◆ **What is expected**
Copy out the data below verbatim.
--- Start Data lines ---
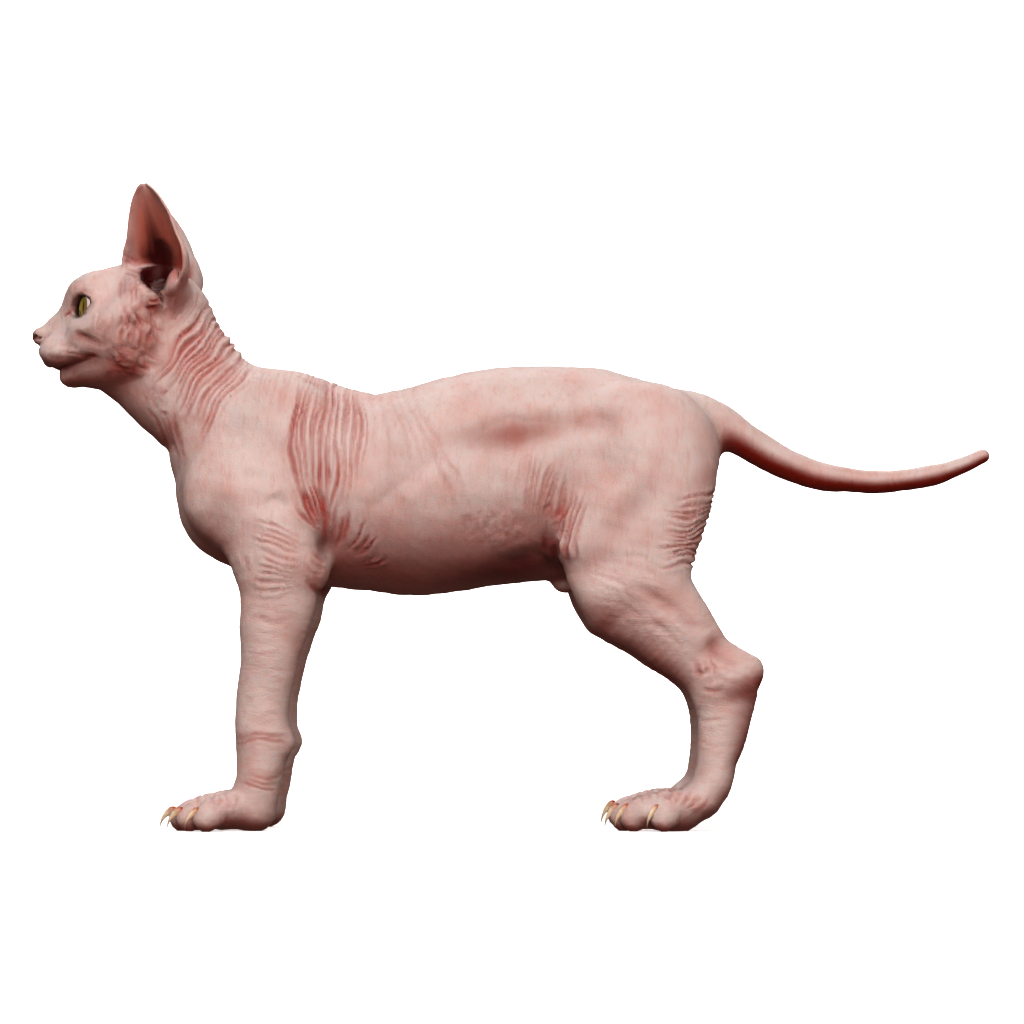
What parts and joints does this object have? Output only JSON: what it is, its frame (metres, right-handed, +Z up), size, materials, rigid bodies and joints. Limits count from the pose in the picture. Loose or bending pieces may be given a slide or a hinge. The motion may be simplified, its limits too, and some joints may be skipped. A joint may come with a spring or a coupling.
{
  "type": "sphynx cat, still life-size model",
  "caption": "Life-size still model of a standing hairless cat with upright ears, held-out tail and bare wrinkled skin.",
  "frame": {"origin": "on the floor at the bottom centre of the whole model's box", "axes": "+Z up, -X towards the nose, +X towards the tail's tip, +Y towards the cat's right side"},
  "size_m": [0.5382, 0.1126, 0.3559],
  "materials": {
    "skin": "bare warm skin, soft sheen, red in the folds",
    "eye": "wet, clear, olive green iris",
    "claw": "horn, ivory with darker tips"
  },
  "bodies": {
    "root": {"head": "skin", "neck": "skin", "torso": "skin", "tail_root": "skin", "tail_middle": "skin", "tail_tip": "skin", "left_upper_arm": "skin", "left_forearm": "skin", "left_fore_paw": "skin", "left_thigh": "skin", "left_shank": "skin", "left_hind_foot": "skin", "left_hind_paw": "skin", "left_ear": "skin", "left_eye": "eye", "right_upper_arm": "skin", "right_forearm": "skin", "right_fore_paw": "skin", "right_thigh": "skin", "right_shank": "skin", "right_hind_foot": "skin", "right_hind_paw": "skin", "right_ear": "skin", "right_eye": "eye"}
  },
  "joints": []
}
--- End Data lines ---
◆ **Solution to this exercise**
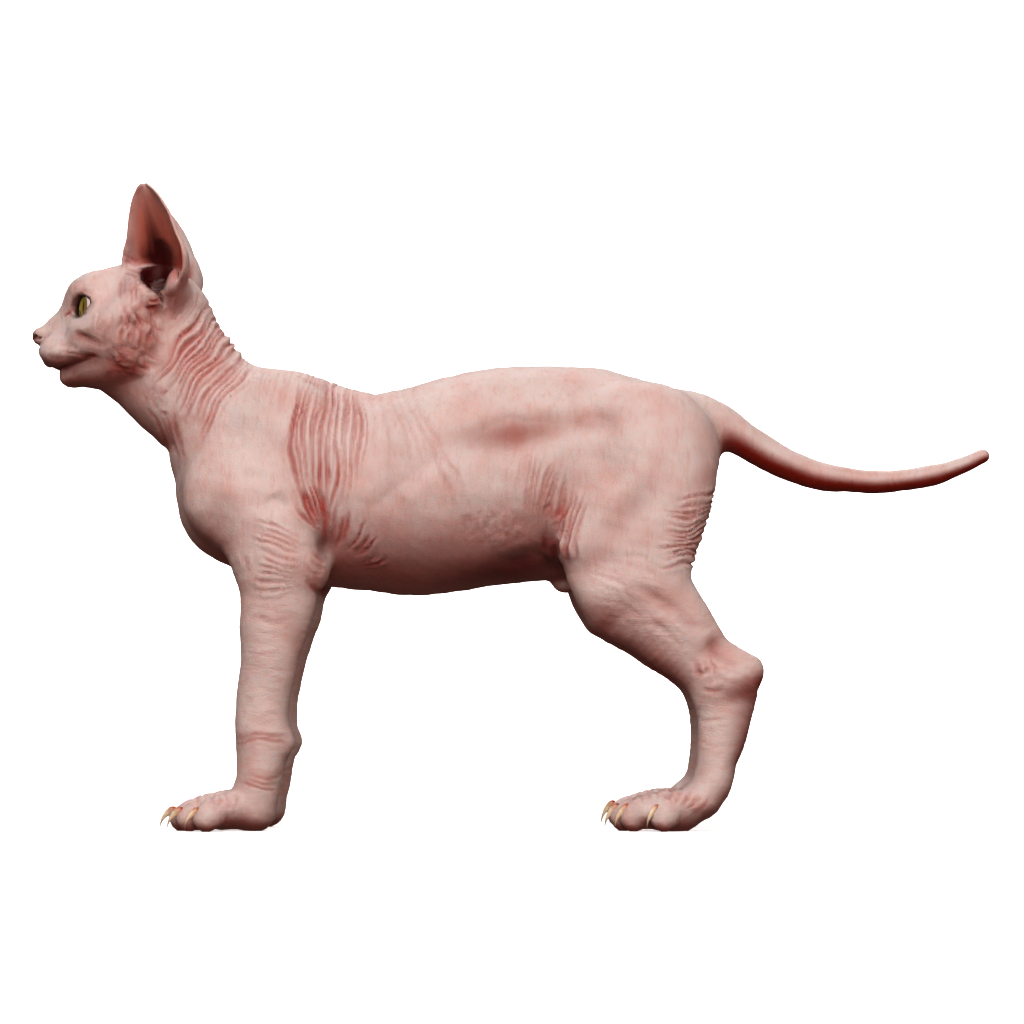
What parts and joints does this object have? Output only JSON: what it is, its frame (metres, right-handed, +Z up), size, materials, rigid bodies and joints. Limits count from the pose in the picture. Loose or bending pieces may be given a slide or a hinge. The motion may be simplified, its limits too, and some joints may be skipped. A joint may come with a spring or a coupling.
{
  "type": "sphynx cat, still life-size model",
  "caption": "Life-size still model of a standing hairless cat with upright ears, held-out tail and bare wrinkled skin.",
  "frame": {"origin": "on the floor at the bottom centre of the whole model's box", "axes": "+Z up, -X towards the nose, +X towards the tail's tip, +Y towards the cat's right side"},
  "size_m": [0.5382, 0.1126, 0.3559],
  "materials": {
    "skin": "bare warm skin, soft sheen, red in the folds",
    "eye": "wet, clear, olive green iris",
    "claw": "horn, ivory with darker tips"
  },
  "bodies": {
    "root": {"head": "skin", "neck": "skin", "torso": "skin", "tail_root": "skin", "tail_middle": "skin", "tail_tip": "skin", "left_upper_arm": "skin", "left_forearm": "skin", "left_fore_paw": "skin", "left_thigh": "skin", "left_shank": "skin", "left_hind_foot": "skin", "left_hind_paw": "skin", "left_ear": "skin", "left_eye": "eye", "right_upper_arm": "skin", "right_forearm": "skin", "right_fore_paw": "skin", "right_thigh": "skin", "right_shank": "skin", "right_hind_foot": "skin", "right_hind_paw": "skin", "right_ear": "skin", "right_eye": "eye"}
  },
  "joints": []
}